I've not read the book, and I couldn't open the video here, so I can't comment.

 

I do know that "canned lion hunting" is so common that SCI removed lion entries from South Africa and Namibia from its record book at least 10 years ago. Just last year new laws in South Africa spelled out how lions could be hunted on game farms.

 

For now, though, any lion taken in South Africa most probably came from one of the dozens of farms raising lions speciically for "hunters." A few wild ones do get out of Kruger, Pilansburg and other parks, or come across the Limpopo River from Botswana, but most of these are promptly put down by the locals.

 

As for maneaters in Kruger -- and in every park with lions -- what can I say? Lions are strictly carnivores, and a human is merely another meal.

 

On my first visit to Africa after becoming SCI's publications direction in 1983 I was the guest of the South African government and among other perks on that trip I was given a VIP tour of Kruger.

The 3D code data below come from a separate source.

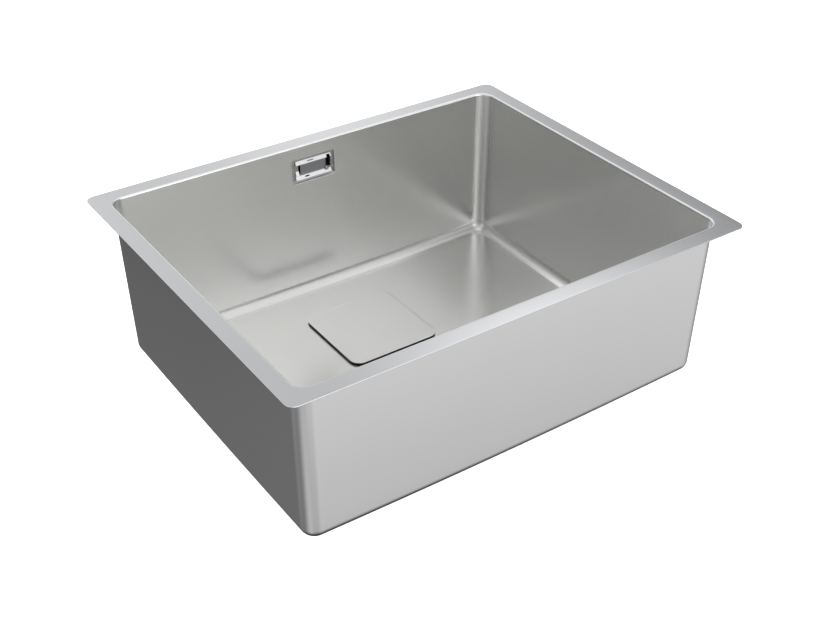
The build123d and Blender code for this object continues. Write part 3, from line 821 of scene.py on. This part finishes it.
def makeInsert():
    # Two bars that slope up and back, a leg at the left, and an opening at each end of the plate
    left, right, top, low = insert["left"], insert["right"], insert["top"], insert["low"]
    windowLeft, windowRight = insert["windowLeft"], insert["windowRight"]
    windowTop, windowLow = insert["windowTop"], insert["windowLow"]
    lowStart, lowEnd = insert["lowStart"], insert["lowEnd"]
    legTop, legStart = insert["legTop"], insert["legStart"]
    bodyX, bodyZ, bodyFront = insert["bodyX"], insert["bodyZ"], insert["bodyFront"]
    middle, side = -overflow["drop"], insert["side"]
    ahead, behind = insert["front"] - past, insert["back"] + past
    outerLeft, outerRight = left - nearPast, right + nearPast
    face = (left, right, low, top, insert["corner"])
    block = spanBlock(*face, insert["front"], bodyFront + insert["joint"])
    body = wallBlock(0, middle, bodyX, bodyZ, insert["bodyCorner"], bodyFront, insert["back"])
    cuts = [
        slopeWedge(insert["topStart"], top, top + nearPast, outerLeft, outerRight),
        slopeWedge(lowStart, lowEnd, windowLow + insert["lowShelf"], windowLeft, outerRight),
        slopeWedge(lowStart, lowEnd, legStart, outerLeft, windowLeft + hair),
        slopeWedge(legStart, legTop, legTop + 1, outerLeft, windowLeft + hair),
    ]
    corner = insert["windowCorner"]
    window = (windowLeft, windowRight, windowLow, windowTop, corner)
    cuts.append(spanBlock(*window, ahead, behind))
    slit = (insert["barEnd"], windowRight, windowLow, top - insert["topRim"], corner)
    cuts.append(spanBlock(*slit, ahead, behind))
    gap = (left - past, windowLeft + 1, legTop, windowTop, insert["legCorner"])
    cuts.append(spanBlock(*gap, ahead, bodyFront + insert["legDepth"]))
    pocket = (bodyX - side, bodyZ - side, insert["pocketCorner"], insert["pocketFront"])
    cuts.append(wallBlock(0, middle, *pocket, behind))
    for x, z, halfX, halfZ, depth in (insert["topSlot"], insert["lowSlot"]):
        cuts.append(wallBlock(x, z, halfX, halfZ, halfZ - hair, ahead, depth))
    place, radius, hole = insert["screwAt"], insert["bossRadius"], insert["screwHole"]
    seat, bossEnd = insert["screwSeat"], insert["shelf"] + insert["bossDepth"]
    boss = wallBlock(*place, radius, radius, radius - hair, seat, bossEnd, 8)
    hole = wallBlock(*place, hole, hole, hole - hair, ahead, behind)
    changes = [("UNION", body), *[("DIFFERENCE", cut) for cut in cuts]]
    changes += [("UNION", boss), ("DIFFERENCE", hole)]
    mesh = carve("overflow_insert", block, changes, insert["edge"])
    return addPiece("overflow_insert", mesh, "chrome", "sink", replaced=["overflow_frame"])


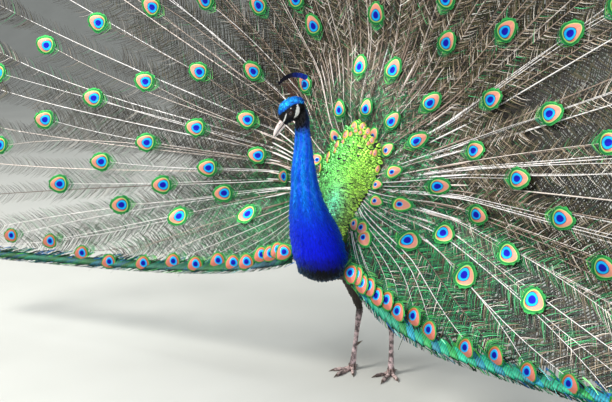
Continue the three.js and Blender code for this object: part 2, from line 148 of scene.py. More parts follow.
def circle(count):
    """Angles in even steps once round."""
    return np.arange(count) * 2 * np.pi / count


def lattice(rows, columns):
    """The share across and the share along of each point of a grid."""
    v, u = np.meshgrid(np.linspace(0, 1, rows), np.linspace(0, 1, columns), indexing="ij")
    return np.stack([u, v], -1)


def grid_faces(rows, columns, closed=False, count=1):
    """The quads of count grids whose points are counted row by row; closed joins last column and first."""
    index = np.arange(rows * columns).reshape(rows, columns)
    right = np.roll(index, -1, axis=1)
    if not closed:
        index, right = index[:, :-1], right[:, :-1]
    quads = np.stack([index[:-1], right[:-1], right[1:], index[1:]], -1).reshape(-1, 4)
    return quads[None] + (np.arange(count) * rows * columns)[:, None, None]


def close_ends(grid):
    """Rings (n, m, 3) with one more at each end, drawn together to the middle of the end ring."""
    first, last = (np.broadcast_to(ring.mean(0), ring.shape)[None] for ring in (grid[0], grid[-1]))
    return np.concatenate([first, grid, last])


# %% Pieces
def paint(mesh, tints):
    """Store one linear colour for each point of a mesh."""
    values = np.ones((len(mesh.vertices), 4), np.float32)
    values[:, :3] = np.asarray(tints, np.float32).reshape(-1, 3)
    mesh.color_attributes.new("tint", "FLOAT_COLOR", "POINT").data.foreach_set("color", values.ravel())


def make_piece(name, points, faces, uv=None, bake=None, tint=None):
    """One smooth mesh object from points in the bird's frame, quads, per-point UVs and per-point tints."""
    mesh = bpy.data.meshes.new(name)
    points = np.asarray(points, np.float32).reshape(-1, 3) + SHIFT.astype(np.float32)
    faces = np.asarray(faces, np.int32).reshape(-1, 4)
    mesh.vertices.add(len(points))
    mesh.vertices.foreach_set("co", points.ravel())
    mesh.loops.add(faces.size)
    mesh.loops.foreach_set("vertex_index", faces.ravel())
    mesh.polygons.add(len(faces))
    mesh.polygons.foreach_set("loop_start", np.arange(0, faces.size, 4, dtype=np.int32))
    mesh.polygons.foreach_set("use_smooth", np.ones(len(faces), bool))
    for layer, values in (("lie", uv), ("OFBake", bake)):
        if values is not None:
            values = np.asarray(values, np.float32).reshape(-1, 2)
            mesh.uv_layers.new(name=layer).data.foreach_set("uv", values[faces.ravel()].ravel())
    if tint is not None:
        paint(mesh, tint)
    mesh.update(calc_edges=True)
    mesh.validate()
    print(f"{name}: {len(points)} points, {2 * len(faces)} triangles")
    return place_object(name, mesh)


def finish_piece(piece, material, nodes=()):
    """Give a piece its material and its body, and hide the solids that it stands for."""
    piece.data.materials.append(material)
    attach(piece, "root")
    if nodes:
        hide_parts(*nodes)
    return piece


# %% Patches: many copies of one small grid
BAKE_PATCH = 0.003


def make_coat(name, patches, roots_uv, tints):
    """Join patches of shape (count, rows, columns, 3) into a piece, one tiny bake patch for each root."""
    count, rows, columns = patches.shape[:3]
    lie = lattice(rows, columns)
    bake = np.asarray(roots_uv)[:, None, None, :] + (lie - 0.5) * BAKE_PATCH
    if tints.ndim == 2:
        tints = tints[:, None, None]
    uv = np.broadcast_to(lie, (*patches.shape[:3], 2))
    faces = grid_faces(rows, columns, count=count)
    return make_piece(name, patches, faces, uv, bake, np.broadcast_to(tints, patches.shape))


def lay_vanes(roots, lie, normal, length, width, rows=4, columns=3, lift=0.12, cup=0.25, blunt=0.5):
    """Vanes that grow from roots along lie. A point at (along t, across s) stands at root + lie*length*t +
    side*width/2*outline(t)*s + normal*length*(lift*t + 0.02) - normal*width*cup*s*s*t."""
    lie, normal = (unit(way)[:, None, None] for way in (lie, normal))
    length, width, lift = (np.broadcast_to(v, len(roots))[:, None, None, None] for v in (length, width, lift))
    side = np.cross(lie, normal)
    t = np.linspace(0, 1, rows)[:, None, None]
    s = np.linspace(-1, 1, columns)[:, None]
    rounding = np.clip((t - blunt) / (1 - blunt), 0, 1)
    outline = (0.55 + 0.45 * np.minimum(1, t / 0.35)) * np.sqrt(1 - 0.97 * rounding**2)
    rise = normal * length * (lift * t + 0.02) - normal * width * cup * s * s * t
    return roots[:, None, None] + lie * length * t + side * width / 2 * outline * s + rise


# %% [markdown]
# ## Colour and material helpers
# Colours are written as the hex values that a screen shows, and one function turns them to linear light.
# One more function adds a node to a material, with its settings and links.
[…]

The park's director took me to a room filled with computers linked to our satelites. They had divided the park into sectors and were able to use heat signals to count every animal the size of an impala or larger. T

 

he whole setup, I was told, had been put together by U.S. Army Signal Corps geeks from Fort Huachuca, Arizona -- small world, eh? -- for tracking humans.

 

While I was in the room the South Africans showed me the heat signals of three or four humans crossing the border from Mozambique. They said only about one in every 30 persons who tried to cross the park on foot was eaten by lions or killed by elephants.